From a developmental perspective, Dodd got stronger this year and worked on his post moves. Myers said Dodd is “much more polished” down low than he was a year ago. He’s comfortable getting the ball on the block and shooting a right-handed jump hook. Athleticism was always what separated him from other big men, and playing with an up-tempo team like Massanutten, which scored “about 101 points per game,” only enhanced that part of Dodd’s game.
What were the other major improvements Myers saw in Dodd?
“I think the biggest thing is that he always showed flashes of doing things that were really, really impressive,” Myers said. “Ball screens, jumping on everyone and dunking. He gets across the lane, help side, and blocks shots. He gets rebounds. The biggest thing we saw with him is he continued to get more consistent throughout the year. He would give us like eight or nine minutes there being really productive. He’s got potential.”
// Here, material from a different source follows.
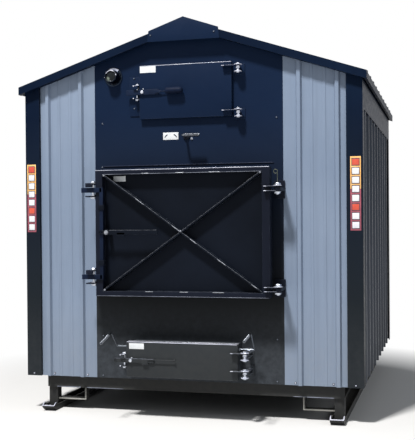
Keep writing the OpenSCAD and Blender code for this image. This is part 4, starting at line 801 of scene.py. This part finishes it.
# ---- Ash door ----
# A deeper pan near the ground. Strips on its folded top and on the door frame behind it are painted
# highlights, the two bright lines where they catch the light. The latch bar ends in a thin rod with a ball.
ash_coat = skin("ash_coat", (34, 38, 43), (43, 47, 51), rough=0.45, gloss=0.15, patch=1.4, foot_dust=0.3,
                dust_and_sheen=(74, 74, 70), rub=(150, 156, 168), rub_share=0.6, wave=0.004, top_dust_and_sheen=0.5)
ASH_HALF, ASH_LOW, ASH_HIGH = 349.5, 259, 476
ash = bmesh.new()
folded_pan(ash, ASH_HALF, ASH_LOW, ASH_HIGH, ASH_LATCH.face, 43)
# Two strips on the fold and on the frame behind it: painted highlights.
block(ash, (3.5 - ASH_HALF, ASH_HALF - 3.5), (-156, -150), (ASH_HIGH - 3.2, ASH_HIGH + 0.4), 0.8, paint=3)
block(ash, (0.5 - ASH_HALF, ASH_HALF - 0.5), (-118, -111.8), (ASH_HIGH - 1.2, ASH_HIGH + 0.8), 0.5, paint=3)
for top in ASH_STRAPS:
    door_strap(ash, 311, ASH_LATCH.face, ASH_PIN, top)
latch_post(ash, ASH_LATCH)
block(ash, (-332, -236), (-156.1, -154.9), (ASH_HIGH - 44, ASH_HIGH - 9), 0.4, paint=2)
fitted("ash_door_pan", ash, [ash_coat, zinc, plate_white, painted_highlight, painted_faint_highlight], "ash_door",
       ["ash_door"])
ash_latch = bmesh.new()
latch_bar(ash_latch, ASH_LATCH)
ROD_Z = ASH_LATCH.z + 8
block(ash_latch, (-245, -207), (-172, -167), (ROD_Z - 30, ROD_Z + 3), 1)
disc(ash_latch, 3, -225, -38, (0, -170, ROD_Z), "x", 16)
turned(ash_latch, [(0, -7), (3.6, -6), (6, -3.5), (7, 0), (6, 3.5), (3.6, 6), (0, 7)], (-38, -170, ROD_Z),
       "x", 24)
# A strip along the latch bar's top: painted highlight.
block(ash_latch, (-424, -172), (-167.8, -164), (ROD_Z + 3.2, ROD_Z + 4.8), 0.4, paint=1)
fitted("ash_latch_bar", ash_latch, [ash_coat, painted_faint_highlight, zinc], "ash_latch", ["ash_latch_lever"])

# ---- Draft shaft and cranks ----
# One bright rod crosses behind the ash door and turns the draft flap. Its ends are bent forward into
# cranks, and a spring of wound wire keeps the hand off the hot rod.


def bent_rod(shape, path, radius, bend):
    """A round rod bent through points, with rounded ends."""
    points = [Vector(path[0])]
    for before, corner, after in zip(path, path[1:], path[2:]):
        before, corner, after = Vector(before), Vector(corner), Vector(after)
        cut = min(bend, (corner - before).length * 0.45, (after - corner).length * 0.45)
        a, b = corner + (before - corner).normalized() * cut, corner + (after - corner).normalized() * cut
        points += [a.lerp(corner, t).lerp(corner.lerp(b, t), t) for t in (k / 8 for k in range(9))]
    points.append(Vector(path[-1]))
    tube_along(shape, points, radius, 18)


def wound_spring(shape, start, way, length, mean, wire=1.7, pitch=4.4):
    """A spring grip of round wire wound about a rod."""
    way = Vector(way).normalized()
    side = way.orthogonal().normalized()
    other = way.cross(side)
    turns = (length - 2 * wire) / pitch
    count = int(turns * 22)
    points = []
    for k in range(count + 1):
        a = math.tau * turns * k / count
        points.append(Vector(start) + way * (wire + (length - 2 * wire) * k / count) +
                      mean * (math.cos(a) * side + math.sin(a) * other))
    tube_along(shape, points, wire, 8)


bright_rod = skin("bright_rod", (84, 90, 98), (128, 133, 141), rough=0.32, metal=1.0, gloss=0.5, patch=30,
                  rub=(210, 210, 208), streak=0.3, grain=0.00006, ease=0.0006)
spring_wire = skin("spring_wire", (92, 96, 103), (138, 142, 150), rough=0.34, metal=1.0, gloss=0.5, patch=50,
                   rub=(226, 226, 222), grain=0.00004, ease=0.0004)
SHAFT = (0, -82, 438)
CRANK_X = 436
CRANKS = ((-CRANK_X, (-185, 533), (-362, 487)), (CRANK_X, (-170, 549), (-362, 522)))
shaft = bmesh.new()
turned(shaft, [(0, -437), (5, -437), (6, -435.5), (6, 435.5), (5, 437), (0, 437)], SHAFT, "x", 24)
for x, knee, tip in CRANKS:
    bent_rod(shaft, [(x, *SHAFT[1:]), (x, *knee), (x, *tip)], 5, 14)
    side = x / CRANK_X
    collar = ((6, 338.3), (10.4, 338.3), (11, 339), (11, 349), (10.4, 350), (6, 350))
    turned(shaft, [(radius, side * along) for radius, along in collar], SHAFT, "x", 28)
block(shaft, (-324, 324), (-85, -79), (282, 438), 1)
fitted("draft_shaft_rod", shaft, [bright_rod], "draft", ["draft_shaft"])
grips = bmesh.new()
for x, knee, tip in CRANKS:
    run = Vector((x, *tip)) - Vector((x, *knee))
    wound_spring(grips, Vector((x, *tip)) - run.normalized() * 134, run, 132, 7.2)
fitted("crank_springs", grips, [spring_wire], "draft", ["crank_grips"], crease=60)

# ---- Bypass damper ----
# A rod through the panel turns the flap over the fire. Its end is bent square for the handle, which
# has the same wound spring; a bushing and a stop nut stand on the panel.
DAMPER_Z, GRIP_Y = 1736, -90
damper = bmesh.new()
bent_rod(damper, [(0, 450, DAMPER_Z), (0, GRIP_Y, DAMPER_Z), (107, GRIP_Y, DAMPER_Z)], 7.6, 12)
block(damper, (-97, 97), (164, 436), (DAMPER_Z - 3, DAMPER_Z + 3), 1)
fitted("damper_rod_bent", damper, [bright_rod], "damper", ["damper_rod"])
damper_spring = bmesh.new()
wound_spring(damper_spring, (10, GRIP_Y, DAMPER_Z), (1, 0, 0), 96, 10.2)
fitted("damper_spring", damper_spring, [spring_wire], "damper", ["damper_grip"], crease=60)
bushing = bmesh.new()
turned(bushing, [(8.1, 59.7), (16, 59.7), (16, -0.3), (22, -0.3), (22, -6.5), (20.5, -8), (16, -8), (16, -13),
                 (15, -14), (8.1, -14), (8.1, 59.7)], (0, 0, DAMPER_Z), "y", 40)
hex_bolt(bushing, (34, -0.3, DAMPER_Z - 14), "y", 6, 6, sign=-1, paint=1)
fitted("damper_bushing_turned", bushing, [rim_coat, zinc], "boiler", ["damper_bushing"])

# ---- Lamp ----
# A yard lamp with a spun, chromed housing on a round foot; a fluted dark glass sits in its bezel, and
# a thumb screw stands out on the left.
LAMP = (-476, 2124)
# The chrome is given a dark tone, a painted reflection of dark surroundings, and its upward faces turn
# near-white as a painted highlight.
chrome = skin("lamp_chrome", (22, 30, 42), (48, 58, 72), rough=0.14, metal=1.0, gloss=0.5, patch=34,
              rub=(190, 198, 212), rub_share=0.5, grain=0.00003, ease=0.001, top_dust_and_sheen=2.6, top_dust_and_sheen_from=0.3,
              dust_and_sheen=(240, 244, 252))
lamp = bmesh.new()
turned(lamp, [(0, -0.3), (57, -0.3), (58.5, -1.5), (59, -4), (58.4, -6.5), (56.4, -8.3), (53, -9), (50, -8),
              (47, -7), (46, -12), (45, -20), (42.5, -30), (39, -40), (36, -46), (37.5, -49), (38, -53),
              (37, -57.5), (34.5, -60), (32.5, -57), (32, -35), (0, -35)], (LAMP[0], 0, LAMP[1]), "y", 64)
turned(lamp, [(0, -64), (4.5, -64), (5.5, -62.5), (5.5, -57), (3, -56), (3, -44), (0, -44)],
       (LAMP[0], -6.5, LAMP[1]), "x", 20)
for a in (40, 160, 280):
    turned(lamp, [(0, -12), (3.2, -12), (4.6, -10.5), (4.6, -8), (0, -8)],
           (LAMP[0] + 54 * math.cos(math.radians(a)), 0, LAMP[1] + 54 * math.sin(math.radians(a))), "y", 6)
# Faces on the upper arcs of the foot bead and the bezel, and a short arc on the bezel's right, take the light
# skin: painted highlights.
for face in lamp.faces:
    spot = face.calc_center_median()
    turn = math.degrees(math.atan2(spot.z - LAMP[1], spot.x - LAMP[0]))
    on_foot = -9.2 < spot.y < -3 and 50 < turn < 118
    on_bezel = -59.6 < spot.y < -47 and (58 < turn < 150 or 8 < turn < 20)
    if on_foot or on_bezel:
        face.material_index = 1
fitted("lamp_housing", lamp, [chrome, painted_highlight], "boiler", ["lamp_body"])
glass = bpy.data.materials.new("lamp_glass")
glass.use_nodes = True
tree = glass.node_tree
spot = shader(tree, "TexCoord").outputs["Object"]
surface = tree.nodes["Principled BSDF"]
flutes = shader(tree, "TexWave", {"Vector": spot, "Scale": 34, "Distortion": 0.4}, bands_direction="X")
tint = shader(tree, "ValToRGB", {"Fac": flutes.outputs["Fac"]})
tint.color_ramp.elements[0].color = tone(8, 11, 15)
tint.color_ramp.elements[1].color = tone(30, 36, 38)
# A grey-green patch on the lens's lower left is a painted reflection.
glint = shader(tree, "VectorMath", {0: spot, 1: (-0.496, -1.05, 2.107)},
               operation="DISTANCE").outputs["Value"]
glint = over(tree, span(tree, glint, 0.006, 0.017, 0.9, 0), tint.outputs["Color"], tone(128, 138, 126))
tree.links.new(glint, surface.inputs["Base Color"])
surface.inputs["Roughness"].default_value = 0.08
surface.inputs["Specular IOR Level"].default_value = 0.16
ribbed = shader(tree, "Bump", {"Height": flutes.outputs["Fac"], "Strength": 0.5, "Distance": 0.0006})
tree.links.new(ribbed.outputs["Normal"], surface.inputs["Normal"])
lens_glass = bmesh.new()
turned(lens_glass, [(0, -35.3), (31.7, -35.3), (31.7, -48), (28, -52), (22, -55), (12, -57.2), (0, -57.8)],
       (LAMP[0], 0, LAMP[1]), "y", 48)
fitted("lamp_glass_dome", lens_glass, [glass], "boiler", ["lamp_lens"])

# ---- Service side ----
# A folded door in the rear wall on two pin hinges, with a lift handle. Behind it are the blower with its
# fan wheel, the control box and the two threaded water pipes.
dress(charcoal_sheet, "rear_door")
dress(trim_coat, "rear_hinges")
dress(skin("motor_black", (34, 36, 39), (50, 52, 55), rough=0.5, patch=14, grain=0.0004, rub=(110, 110, 110)),
      "blower")
dress(zinc, "blower_wheel")
dress(skin("box_grey", (78, 82, 88), (92, 96, 101), rough=0.5, patch=10, rub=(140, 142, 146)),
      "controller_box")
dress(skin("port_brass", (150, 118, 64), (190, 156, 92), rough=0.3, metal=1.0, patch=40, streak=0.3,
           rub=(220, 196, 140)), "water_ports")

# ---- Panel screws ----
# Self-drilling screws with hexagon heads on rubber seals hold the panel, the siding, the posts and the
# plates. Washers on the panel are painted with it; heads on the siding and posts take the light skin, a
# painted highlight on their bare zinc.
rubber = skin("seal_rubber", (22, 22, 24), (34, 34, 36), rough=0.8, patch=60, grain=0.0003, rub=(60, 60, 60))
SIDING_FROM = 640
screws = bmesh.new()
PANEL_SCREWS = [(-554, 1834), (-557, 1558), (566, 1833), (-560, 488), (-563, 236), (562, 493), (560, 239),
                (-898, 236), (898, 236), (-670, 235), (670, 235)]
places = [(x, z, 0) for x, z in PANEL_SCREWS] + [(x, 236, 20) for x in (-1031.5, 1031.5)]
places += [(-209, 2360, 63.3), (195, 2360, 63.3), (-337, 1921, 6), (-337, 2108, 6)]
for x, z, face in places:
    # Heads on the siding and posts take the light skin: painted highlight on bare zinc.
    head = 3 if abs(x) > SIDING_FROM else 0
    disc(screws, 7, -face - 0.1, -face - 1.2, (x, 0, z), "y", 20, 1)
    turned(screws, [(0, -face - 1.1), (6.8, -face - 1.1), (6.6, -face - 1.8), (0, -face - 2.1)], (x, 0, z),
           "y", 20, paint=2)
    turned(screws, [(0, -face - 1.6), (4.4, -face - 1.6), (4.4, -face - 3.4), (3.7, -face - 4),
                    (0, -face - 4)], (x, 0, z), "y", 6, paint=head, start=random.uniform(0, 60))
screw_grey = skin("screw_grey", (84, 90, 102), (132, 138, 150), rough=0.4, metal=0.9, patch=80,
                  rub=(190, 194, 200))
fitted("panel_screw_heads", screws, [screw_grey, rubber, black_coat, painted_highlight], "boiler",
       ["panel_screws"])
As Barker alluded to above, Dodd will certainly have a chance to flash some of that potential next season. Michigan transfer Evan Smotrycz will play big minutes no matter what, and he’s an entirely different player than Dodd, Charles Mitchell and Shaquille Cleare. Dodd obviously wasn’t as college ready as Mitchell and Cleare, which necessitated his post-grad year. But according to his coach, he can run, he can block shots, he has good size, and he can play with his back to the basket. If he can adequately do those things come fall, I don’t see why he wouldn’t be able to contribute at least 10 minutes or so per night as a freshman.